Tiananmen Square today - how China avoided revolution through contemporary butterfly effect
Lian Tsang-Feign, correspondent from Sanghai
Chinese today feel proud about their heritage and culture. They are returning home from abroad and joining the mainstream Chinese theme. The Chinese scholars, business men settled in the West find enormous opportunities in China – the World’s fastest growing economic locomotive. These repatriating Chinese are commonly known as “butterflies”. China may have avoided the revolution that could have changed the course of history at Tiananmen Square in June 4, 1989.
Tiananmen Square is a large open space in the heart of Beijing, the area where grand parades are held, where the red-coloured Chinese flags flutter to mark important State occasions, and where, on October 1, 1949, Mao Zedong declared the foundation of the People's Republic of China. Tiannamen, in Chinese, means The Gate of Heavenly Peace.
Today, Tiananmen Square has acquired a different connotation: it remembered by many as the place where, in May-June 1989, a brave attempt was made by students to usher democracy into China; it is also remembered as the place where the Chinese leaders used tanks and guns to kill hundreds of unarmed students on June 4, 1989.
Many who fled the country in 1989 are returning back to share the prosperity and good will. The new slogan is “after all we are Chinese – blood is thicker than water.” The Chinese nationalism comes from the deep rooted pride. However, behind all these there is another side to the story.

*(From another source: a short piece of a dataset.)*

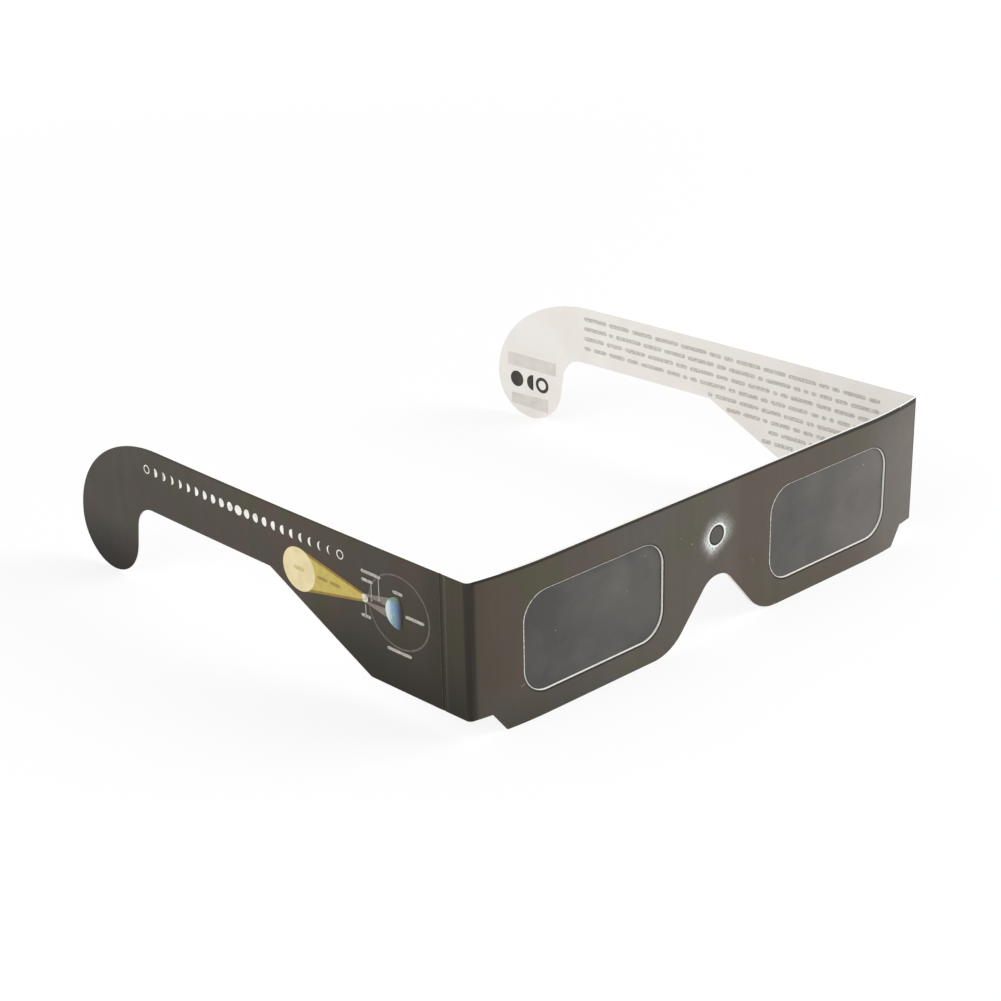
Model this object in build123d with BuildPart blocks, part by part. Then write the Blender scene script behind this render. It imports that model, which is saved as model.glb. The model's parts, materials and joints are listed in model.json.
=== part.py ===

In 1989, with winds of change blowing over the Communist world (the Berlin Wall would fall that winter), a group of students had an impromptu gathering at Tiananmen Square in April 1989 to mark the death of Hu Yaobang, a Communist leader who was considered sympathetic to the demands for democracy.
The students were joined by workers, peasants, intellectuals, and soon the media, until by middle of May they numbered 1 million. The students demanded more freedom and democracy. Some even sought multi-party democracy and elections.
Soon the gathering of students acquired a life of its own, becoming a cause celebre. Support was pouring in for the students from all over the world and parts of China, and for a brief moment, many even thought that perhaps momentous changes were in the offing. They were wrong.
The Communist leadership, clearly unnerved by the students' demand and the huge amount of sympathy they were drawing from parts of China and certainly from much of the world, especially the West, decided to strike back.
After a debate, the Chinese Communist Party decided to take a hardline, and on May 20, declared martial law and called in the People's Liberation Army to crush the nascent movement for democracy.
People's Liberation Army soldiers entered Tiananmen Square with a mandate to clear the demonstrations. It was from the outset an uneven battle between the unarmed students and demonstrators and the heavily armed PLA troops, who also bought in battle tanks. Initially, the students believed that the soldiers would not fire upon their fellow countrymen, but they were wrong.
The PLA struck hard: soldiers opened fire and the tanks mowed into the demonstrators. Hundreds were killed and many were seriously injured. The exact tally of dead and injured remains unknown: the Chinese government says about 200 people were killed; journalists present in Beijing that day say about 1,000 were killed; the German Red Cross and Beijing residents placed the number of dead at around 3,500.
The leaders of the movement were arrested in the days after the crackdown; many were jailed and later exiled, while many fled, mostly to the US, to evade escape.
Every year, when the Tiananmen Square massacre anniversary draws near, the Chinese government increases security in and around the square to prevent any commemoration of the event or even the placing of flowers.
But that has never deterred hundreds of thousands of Chinese who dream of democracy flourishing in their country from holding rallies and ceremonies to hail the martyrs of Tiananmen Square, year after year. This year, the 15th anniversary, was no different.
The movement for democracy is strongest in Hong Kong, which was a British colony in the last century and became part of China only in 1997, and where the Chinese Communist Party is keen to stifle any aspiration for democracy.